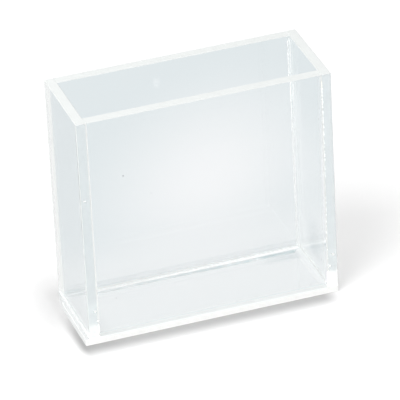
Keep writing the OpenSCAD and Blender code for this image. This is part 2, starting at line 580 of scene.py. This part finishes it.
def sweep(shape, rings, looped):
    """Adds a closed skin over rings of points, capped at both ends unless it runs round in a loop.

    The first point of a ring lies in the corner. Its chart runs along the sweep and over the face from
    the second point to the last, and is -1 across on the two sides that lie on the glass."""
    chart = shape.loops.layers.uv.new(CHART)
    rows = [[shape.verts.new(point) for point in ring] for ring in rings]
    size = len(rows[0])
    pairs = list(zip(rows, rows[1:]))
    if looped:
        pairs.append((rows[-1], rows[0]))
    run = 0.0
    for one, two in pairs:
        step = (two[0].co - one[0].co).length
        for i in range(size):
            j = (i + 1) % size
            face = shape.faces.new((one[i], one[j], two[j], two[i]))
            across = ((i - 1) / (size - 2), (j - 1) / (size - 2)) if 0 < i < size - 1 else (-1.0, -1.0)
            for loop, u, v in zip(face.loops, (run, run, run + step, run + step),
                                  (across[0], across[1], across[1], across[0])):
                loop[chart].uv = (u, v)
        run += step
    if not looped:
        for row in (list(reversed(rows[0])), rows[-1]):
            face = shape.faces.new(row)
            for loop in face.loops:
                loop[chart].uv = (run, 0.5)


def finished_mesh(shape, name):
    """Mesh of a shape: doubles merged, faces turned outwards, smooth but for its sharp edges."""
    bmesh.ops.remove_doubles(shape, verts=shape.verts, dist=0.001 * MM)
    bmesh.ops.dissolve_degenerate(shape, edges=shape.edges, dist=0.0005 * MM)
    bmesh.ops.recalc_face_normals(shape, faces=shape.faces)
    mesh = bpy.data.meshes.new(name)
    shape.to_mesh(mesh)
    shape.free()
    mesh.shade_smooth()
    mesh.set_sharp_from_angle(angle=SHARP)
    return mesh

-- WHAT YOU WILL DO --
Quote only the stretch of lines that starts the data above and ends with the line containing "loop[chart].uv = (run, 0.5)", both included.

-- RESPONSE --
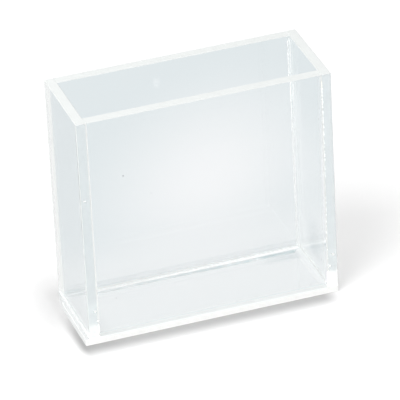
Keep writing the OpenSCAD and Blender code for this image. This is part 2, starting at line 580 of scene.py. This part finishes it.
def sweep(shape, rings, looped):
    """Adds a closed skin over rings of points, capped at both ends unless it runs round in a loop.

    The first point of a ring lies in the corner. Its chart runs along the sweep and over the face from
    the second point to the last, and is -1 across on the two sides that lie on the glass."""
    chart = shape.loops.layers.uv.new(CHART)
    rows = [[shape.verts.new(point) for point in ring] for ring in rings]
    size = len(rows[0])
    pairs = list(zip(rows, rows[1:]))
    if looped:
        pairs.append((rows[-1], rows[0]))
    run = 0.0
    for one, two in pairs:
        step = (two[0].co - one[0].co).length
        for i in range(size):
            j = (i + 1) % size
            face = shape.faces.new((one[i], one[j], two[j], two[i]))
            across = ((i - 1) / (size - 2), (j - 1) / (size - 2)) if 0 < i < size - 1 else (-1.0, -1.0)
            for loop, u, v in zip(face.loops, (run, run, run + step, run + step),
                                  (across[0], across[1], across[1], across[0])):
                loop[chart].uv = (u, v)
        run += step
    if not looped:
        for row in (list(reversed(rows[0])), rows[-1]):
            face = shape.faces.new(row)
            for loop in face.loops:
                loop[chart].uv = (run, 0.5)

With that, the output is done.